The Bezos brain pattern

The Flourish round is the third visible Jeff Bezos brain-research move in twelve months and the second in four days. Bezos Expeditions participates in Synchron (covered in Inside BCI’s 8 May piece on sovereign and tech-billionaire capital flowing into brain access). The Bezos Family Foundation committed $100 million to the Allen Institute’s Brain Health accelerator on 2 June 2026 (covered in Inside BCI’s 5 June piece). Bezos personally committed close to $100 million to Flourish in this 4 June round.

The three positions are structurally different but pattern-consistent. Bezos Expeditions in Synchron is an equity stake in a clinical-stage implantable BCI company. The Bezos Family Foundation Allen Institute commitment is philanthropic, funding fundamental neuroscience research on neurodegenerative disease. The Bezos personal Flourish position is a venture investment in a commercial neuro-AI architecture company. Three distinct legal vehicles (Expeditions / Family Foundation / personal), three distinct categories (clinical BCI / philanthropic research / commercial AI), with brain-research-and-neurotechnology as the common substrate.

For a Fortune 500 strategist tracking the BCI-and-neurotechnology category, the structural signal is that the Bezos brain-research footprint is now wider than any individual venture, philanthropy, or BCI implant company. It spans the full pipeline from clinical-stage implant work to fundamental disease-mechanism research to commercial AI architecture inspired by brain processing. The pattern emerged in three discrete steps over twelve months and accelerated to two steps in four days.

Where Flourish sits in the AI-and-BCI architecture

Flourish is not a BCI company. It does not build neural interfaces, does not implant electrodes, and does not target clinical patient populations. The company is building algorithms and AI architectures derived from connectomics, with the explicit goal of running on existing commodity hardware. The connection to the BCI category is the founder lineage (Reardon at CTRL-labs and Meta Reality Labs), the underlying neuroscience approach (connectomics, cortical column architecture, the same field of study underpinning the Allen Institute’s open-data brain atlases), and the same capital pool that backs clinical-stage BCI (Bezos, GV via Alphabet, Lux Capital’s broader deep-tech thesis).

The market-positioning frame for the piece is that the brain-research and BCI categories are now operating with overlapping capital structures, overlapping founder networks, and overlapping technical foundations across what previously read as three separate sectors: clinical BCI implants, fundamental neuroscience research, and AI-from-neuroscience. A reader who tracks any one of those three sectors should be tracking all three.

What to watch

The first signal is whether Flourish publishes any technical milestone before its expected Series B (typically 18-24 months from a $500 million Series A). The company is operating without a product, which is unusual at this valuation tier. Some indication that the connectomics-to-architecture translation produces measurable AI-efficiency gains in a controlled test environment would be the first credible technical disclosure.
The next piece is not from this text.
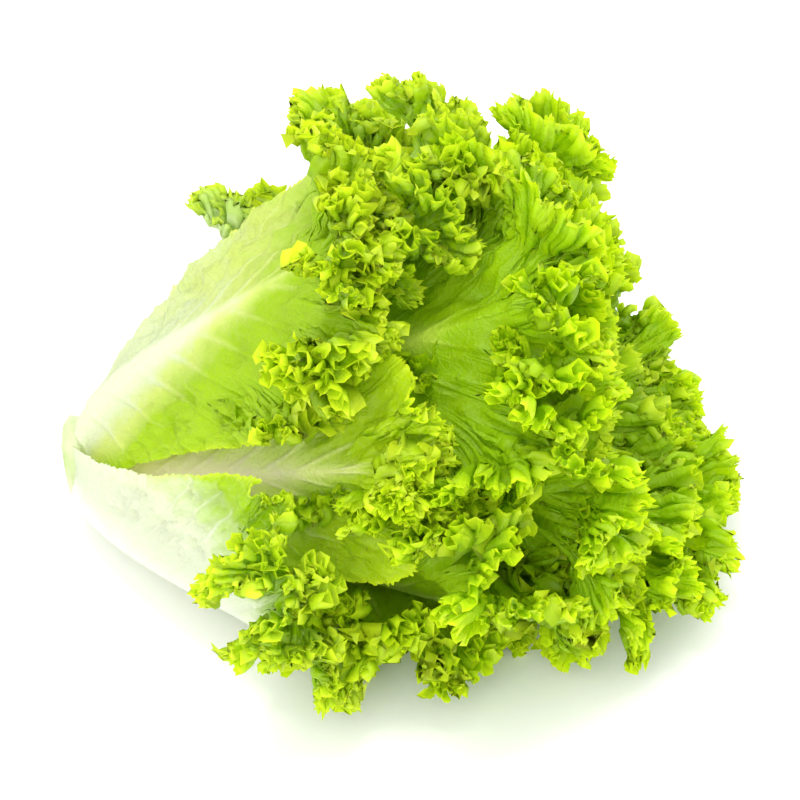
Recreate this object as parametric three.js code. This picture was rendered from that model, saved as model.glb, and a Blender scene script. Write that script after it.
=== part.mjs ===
// A head of frilly leaf lettuce lying on its side, in millimetres, +Z up.
//
// The cut stem lies towards -X and the leaf tips fan out towards +X. Each leaf is its own thin solid that
// starts at the stem. The leaves are set round the stem at the golden angle, the outermost first, as they
// grow. Every leaf lies in a layer of its own, and the layers are nested cones that open away from the
// stem's axis, so no two leaves cross. The side that lies on the table opens less, and is pressed flat there.
import * as THREE from "three";

// The stem.
const STEM_LENGTH = 78;
const STEM_RADIUS = 20;
const STEM_TIP_RADIUS = 3;
const STEM_AXIS_HEIGHT = 28; // of the cut face's centre above the table
const AXIS_TILT = THREE.MathUtils.degToRad(10); // the stem's axis rises towards the tips

// The leaves.
const LEAF_COUNT = 26;
const GOLDEN_ANGLE = THREE.MathUtils.degToRad(-137.5);
const FIRST_LEAF_ANGLE = THREE.MathUtils.degToRad(-98); // from straight up, towards the back
const INNERMOST_LAYER = 0.06; // 0 would be a leaf along the stem's axis, 1 is the outermost leaf
const FIRST_LEAF_ALONG = 5; // where the outermost leaf leaves the stem, from the cut face
const LAST_LEAF_ALONG = 70;
const STEM_GAP = 1.2;

const OUTER_LENGTH = 172;
const MIDDLE_LENGTH = 236;
const HEART_LENGTH = 130;
const OUTER_FOOT_SHARE = 0.26; // half the width of a leaf's foot, as a share of its length
const HEART_FOOT_SHARE = 0.08;
const BLADE_WIDTH_SHARE = 0.325;
// One of the outer leaves grew narrower than the rest and is folded like a boat.
const NARROW_LEAF = 6;
const NARROW_SHARE = 0.6;
const RIB_LENGTH_SHARE = 0.74;
const BLADE_THICKNESS = 0.8;
const RIB_THICKNESS = 2.4; // added on the outside of the leaf, at its foot

// How far the layers open, from the stem's axis, on each side of the head.
const OPEN_UP = THREE.MathUtils.degToRad(36);
const OPEN_SIDE = THREE.MathUtils.degToRad(44);
const OPEN_DOWN = THREE.MathUtils.degToRad(16);
const START_UP = THREE.MathUtils.degToRad(72);
const START_DOWN = THREE.MathUtils.degToRad(31);
const START_REACH = 26; // the length over which a leaf bends from its first direction to the layer's

const TABLE_SOFTNESS = 6; // how gently a leaf bends as it meets the table
const PRESSED = 0.6; // how far the weight of the head presses a leaf's outer face flat on the table
const MOST_SWEEP = THREE.MathUtils.degToRad(12); // how far round the head a leaf's tip drifts from its foot
const FIRST_SWEEP = THREE.MathUtils.degToRad(50); // the drift goes from side to side as the leaves are counted
const SWEEP_STEP = THREE.MathUtils.degToRad(140);
const MOST_WRAP = THREE.MathUtils.degToRad(76); // how far round the head half a leaf may reach
const WAVE_LAYERS = 0.62; // the height of the margin's waves, in layers
const WAVES_PER_SIDE = 2.5;

// The mesh of one leaf.
const SIDE_COLUMNS = 8; // from the foot to the tip, on each side of the rib
const ROW_SHARES = [0, 0.14, 0.4, 0.66, 0.86, 1]; // from the rib to the margin
const PROFILE_STEPS = 24;

const axis = new THREE.Vector3(Math.cos(AXIS_TILT), 0, Math.sin(AXIS_TILT));
const up = new THREE.Vector3(-Math.sin(AXIS_TILT), 0, Math.cos(AXIS_TILT));
const back = new THREE.Vector3(0, 1, 0);

const { lerp, smoothstep } = THREE.MathUtils;

// The stem's radius at a distance from its cut face: a bulge, then a long taper.
function stemRadius(along) {
  const share = along / STEM_LENGTH;
  return lerp(STEM_RADIUS, STEM_TIP_RADIUS, Math.pow(share, 1.6));
}

// The layers' opening at an angle round the head, which is 0 straight up and half a turn at the table.
function opening(angle, upwards, sideways, downwards) {
  const height = Math.cos(angle);
  return height > 0
    ? lerp(sideways, upwards, height * height)
    : lerp(sideways, downwards, Math.pow(-height, 1.3));
}

// How far along the stem's axis and out from it a leaf of this layer is, at a length along the leaf.
function profile(layer, angle, length) {
  const open = opening(angle, OPEN_UP, OPEN_SIDE, OPEN_DOWN);
  const start = opening(angle, START_UP, START_UP, START_DOWN);
  const foot = lerp(FIRST_LEAF_ALONG, LAST_LEAF_ALONG, (1 - layer) / (1 - INNERMOST_LAYER));
  let along = foot;
  let out = stemRadius(foot) + STEM_GAP;
  const step = length / PROFILE_STEPS;
  for (let i = 0; i < PROFILE_STEPS; i++) {
    const here = (i + 0.5) * step;
    const direction = layer * (open + (start - open) * Math.exp(-here / START_REACH));
    along += Math.cos(direction) * step;
    out += Math.sin(direction) * step;
  }
  return { along, out };
}

// Keeps a height above the table, bending smoothly as it nears it.
function aboveTable(height) {
  return 0.5 * (height + Math.sqrt(height * height + TABLE_SOFTNESS * TABLE_SOFTNESS)) - PRESSED;
}

function inHead(along, out, angle) {
  const point = new THREE.Vector3(0, 0, STEM_AXIS_HEIGHT)
    .addScaledVector(axis, along)
    .addScaledVector(up, out * Math.cos(angle))
    .addScaledVector(back, out * Math.sin(angle));
  point.z = aboveTable(point.z);
  return point;
}

// A point of a flat leaf, across and along it, bent to where it lies in the head.
function bend(leaf, across, length, layerShift) {
  const ribOut = profile(leaf.layer, leaf.angle, Math.max(length, 0)).out;
  const wrap = MOST_WRAP * Math.tanh(across / ((ribOut + 4) * MOST_WRAP));
  const angle = leaf.angle + wrap + (leaf.sweep * length) / leaf.length;
  const { along, out } = profile(leaf.layer + layerShift, angle, length);
  return inHead(along, out, angle);
}

// Half of a flat leaf's outline, from its foot (0) to its tip (1): narrow at the foot, broad near the tip.
function outline(leaf, share) {
  const across =
    leaf.foot * (1 - share) + BLADE_WIDTH_SHARE * leaf.breadth * Math.sin(Math.PI * Math.pow(share, 1.6));
  return { across: across * leaf.length, length: leaf.length * Math.sin((Math.PI / 2) * share) };
}

// A point on the vein that runs from the rib (0) to the margin (1).
function alongVein(leaf, side, share, row) {
  const edge = outline(leaf, share);
  const ribEnd = RIB_LENGTH_SHARE * leaf.length * Math.pow(share, 1.2);
  return { across: side * edge.across * row, length: lerp(ribEnd, edge.length, row) };
}

// How many layers out of its own the wavy margin of a leaf swings.
function waveAt(leaf, side, share, row) {
  const phase = 2 * Math.PI * WAVES_PER_SIDE * share + leaf.phase + side;
  return (WAVE_LAYERS / LEAF_COUNT) * Math.sin(phase) * Math.pow(row, 3) * smoothstep(share, 0.1, 0.5);
}

// The rib stands out from the outside of the leaf. It is thick at the foot and thins out towards the tip, and
// the small leaves of the heart have thin ribs.
function ribAt(leaf, share, row) {
  const thickness = RIB_THICKNESS * Math.min(1, Math.pow(leaf.length / OUTER_LENGTH, 3));
  return thickness * Math.pow(1 - share, 0.8) * Math.exp(-Math.pow(row / 0.3, 2));
}

// The two faces of the leaf at one place: the outside, which carries the rib, and the inside.
function facesAt(leaf, side, share, row) {
  const { across, length } = alongVein(leaf, side, share, row);
  const shift = waveAt(leaf, side, share, row);
  const reach = 0.5;
  const middle = bend(leaf, across, length, shift);
  const acrossLeaf = bend(leaf, across + reach, length, shift).sub(bend(leaf, across - reach, length, shift));
  const alongLeaf = bend(leaf, across, length + reach, shift).sub(bend(leaf, across, length - reach, shift));
  const outward = alongLeaf.cross(acrossLeaf).normalize();
  const outside = middle.clone().addScaledVector(outward, BLADE_THICKNESS / 2 + ribAt(leaf, share, row));
  const inside = middle.clone().addScaledVector(outward, -BLADE_THICKNESS / 2);
  outside.z = Math.max(outside.z, 0);
  inside.z = Math.max(inside.z, outside.z > 0 ? 0 : BLADE_THICKNESS);
  return { outside, inside };
}

// A closed solid over a grid of places: columns from one side of the foot round the tip to the other side
// of the foot, and rows from the rib to the margin. The two halves meet along the rib.
function leafGeometry(leaf) {
  const columns = [];
  for (let c = -SIDE_COLUMNS; c <= SIDE_COLUMNS; c++) {
    const side = c < 0 ? -1 : 1;
    const share = 1 - Math.abs(c) / SIDE_COLUMNS;
    columns.push(ROW_SHARES.map((row) => facesAt(leaf, c === 0 ? 0 : side, share, row)));
  }
  const positions = [];
  const triangle = (a, b, c) => positions.push(...a.toArray(), ...b.toArray(), ...c.toArray());
  const quad = (a, b, c, d) => {
    triangle(a, b, c);
    triangle(a, c, d);
  };
  const lastRow = ROW_SHARES.length - 1;
  for (let c = 0; c < columns.length - 1; c++) {
    const here = columns[c];
    const next = columns[c + 1];
    for (let r = 0; r < lastRow; r++) {
      quad(here[r].outside, here[r + 1].outside, next[r + 1].outside, next[r].outside);
      quad(here[r].inside, next[r].inside, next[r + 1].inside, here[r + 1].inside);
    }
    quad(here[lastRow].outside, here[lastRow].inside, next[lastRow].inside, next[lastRow].outside);
  }
  const first = columns[0];
  const last = columns[columns.length - 1];
  for (let r = 0; r < lastRow; r++) {
    quad(first[r].outside, first[r].inside, first[r + 1].inside, first[r + 1].outside);
    quad(last[r].outside, last[r + 1].outside, last[r + 1].inside, last[r].inside);
  }
  return new THREE.BufferGeometry().setAttribute("position", new THREE.Float32BufferAttribute(positions, 3));
}

// The leaves from the outermost in: short and pale at the heart, longest in the middle of the head.
function leafPlan(index) {
  const inwards = index / (LEAF_COUNT - 1);
  const length =
    inwards < 0.4
      ? lerp(OUTER_LENGTH, MIDDLE_LENGTH, Math.pow(inwards / 0.4, 1.5))
      : lerp(MIDDLE_LENGTH, HEART_LENGTH, Math.pow((inwards - 0.4) / 0.6, 1.5));
  return {
    angle: FIRST_LEAF_ANGLE + index * GOLDEN_ANGLE,
    layer: lerp(1, INNERMOST_LAYER, inwards),
    length,
    foot: lerp(OUTER_FOOT_SHARE, HEART_FOOT_SHARE, inwards),
    breadth: lerp(1, 0.62, inwards) * (index === NARROW_LEAF - 1 ? NARROW_SHARE : 1),
    sweep: MOST_SWEEP * Math.sin(FIRST_SWEEP + index * SWEEP_STEP),
    phase: index * 2.4,
  };
}

function leafName(index) {
  const part = index < 9 ? "outer" : index < 18 ? "middle" : "heart";
  return part + "_leaf_" + String((index % 9) + 1);
}

function leafMaterial(index) {
  const green = new THREE.Color(0x8fbf1d);
  const pale = new THREE.Color(0xd9e68c);
  return new THREE.MeshStandardMaterial({
    color: green.lerp(pale, index / LEAF_COUNT),
    roughness: 0.45,
    metalness: 0,
    side: THREE.DoubleSide,
  });
}

// The cut stem: a flat cut face, a rounded shoulder and a taper to the growing point, which ends on the axis.
function stemMesh() {
  const outlinePoints = [new THREE.Vector2(0, 0), new THREE.Vector2(STEM_RADIUS - 2.5, 0)];
  const bands = 7;
  for (let i = 0; i <= bands; i++) {
    const along = lerp(2.5, STEM_LENGTH - 2, i / bands);
    outlinePoints.push(new THREE.Vector2(stemRadius(along), along));
  }
  outlinePoints.push(new THREE.Vector2(0, STEM_LENGTH));
  const mesh = new THREE.Mesh(
    new THREE.LatheGeometry(outlinePoints, 20),
    new THREE.MeshStandardMaterial({ color: 0xeef0dc, roughness: 0.5, metalness: 0 }),
  );
  mesh.name = "stem";
  mesh.position.z = STEM_AXIS_HEIGHT;
  mesh.quaternion.setFromUnitVectors(new THREE.Vector3(0, 1, 0), axis);
  return mesh;
}

const head = new THREE.Group();
head.add(stemMesh());
for (let index = 0; index < LEAF_COUNT; index++) {
  const leaf = new THREE.Mesh(leafGeometry(leafPlan(index)), leafMaterial(index));
  leaf.name = leafName(index);
  head.add(leaf);
}

// The origin is on the table, under the middle of the head.
const extent = new THREE.Box3().setFromObject(head, true);
const middle = extent.getCenter(new THREE.Vector3());
head.position.set(-middle.x, -middle.y, -extent.min.z);

export default head;
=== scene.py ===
# A head of frilly green leaf lettuce, freshly cut and laid on its side on a pale table.
# The cut stem lies to the left and the leaves fan out to the right. The scene is in metres. The head's own
# sizes are in millimetres until they become points.
import math
from types import SimpleNamespace

import bpy
import numpy as np
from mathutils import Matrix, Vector


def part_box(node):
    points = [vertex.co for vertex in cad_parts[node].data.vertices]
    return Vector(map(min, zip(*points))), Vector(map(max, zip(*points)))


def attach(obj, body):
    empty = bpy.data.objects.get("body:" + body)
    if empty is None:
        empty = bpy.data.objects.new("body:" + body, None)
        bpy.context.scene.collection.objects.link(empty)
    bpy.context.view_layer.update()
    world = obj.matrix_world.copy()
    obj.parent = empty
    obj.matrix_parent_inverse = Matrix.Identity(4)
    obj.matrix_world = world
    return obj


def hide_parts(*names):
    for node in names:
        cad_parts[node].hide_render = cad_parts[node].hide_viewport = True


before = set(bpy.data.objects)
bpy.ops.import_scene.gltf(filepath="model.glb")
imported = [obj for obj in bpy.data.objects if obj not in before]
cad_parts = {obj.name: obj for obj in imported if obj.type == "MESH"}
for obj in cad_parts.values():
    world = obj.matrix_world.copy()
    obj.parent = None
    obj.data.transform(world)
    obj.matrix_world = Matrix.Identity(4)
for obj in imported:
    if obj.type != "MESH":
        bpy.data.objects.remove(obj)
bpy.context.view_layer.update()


# ----------------------------------------------------------------------------------------------------------
# The table: a smooth matt white board, far larger than the head, so that none of its edges shows.
# It is there to take the head's soft shadow, and isn't part of the head.
TABLE_HALF_SIDE = 6.0


def linear(hex_colour):
    """An sRGB hex colour as the linear colour that a shader takes."""
    parts = [int(hex_colour[i : i + 2], 16) / 255 for i in (1, 3, 5)]
    return tuple(p / 12.92 if p <= 0.04045 else ((p + 0.055) / 1.055) ** 2.4 for p in parts) + (1.0,)


def add_node(tree, kind, inputs=None, **settings):
    """Adds a node. An input is a value, or another node's output socket to link it to."""
    node = tree.nodes.new(kind)
    for name, value in settings.items():
        setattr(node, name, value)
    for key, value in (inputs or {}).items():
        if isinstance(value, bpy.types.NodeSocket):
            tree.links.new(value, node.inputs[key])
        else:
            node.inputs[key].default_value = value
    return node


def new_material(name):
    """An empty node material, and its tree."""
    material = bpy.data.materials.new(name)
    material.use_nodes = True
    material.node_tree.nodes.clear()
    return material, material.node_tree


low, high = -TABLE_HALF_SIDE, TABLE_HALF_SIDE
table_mesh = bpy.data.meshes.new("table")
table_mesh.from_pydata([(low, low, 0), (high, low, 0), (high, high, 0), (low, high, 0)], [], [(0, 1, 2, 3)])
table = bpy.data.objects.new("table", table_mesh)
bpy.context.collection.objects.link(table)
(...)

The second signal is whether Reardon recruits visible neural-architecture engineering talent into Flourish. The company is operating with two founders and a $500 million capital base, but the staffing trajectory is the visible indicator of whether the architecture-layer thesis is being built out at the depth the valuation implies. CTRL-labs alumni in Meta Reality Labs would be the most natural recruiting pool, but Flourish has not publicly disclosed its team composition beyond Reardon and Williams.

The third signal is whether the Bezos brain-research footprint extends to a fourth move in 2026. Three positions across Synchron, Allen Institute, and Flourish in twelve months is a pattern. A fourth in the next quarter would establish it as the active category for the world’s wealthiest individual investor.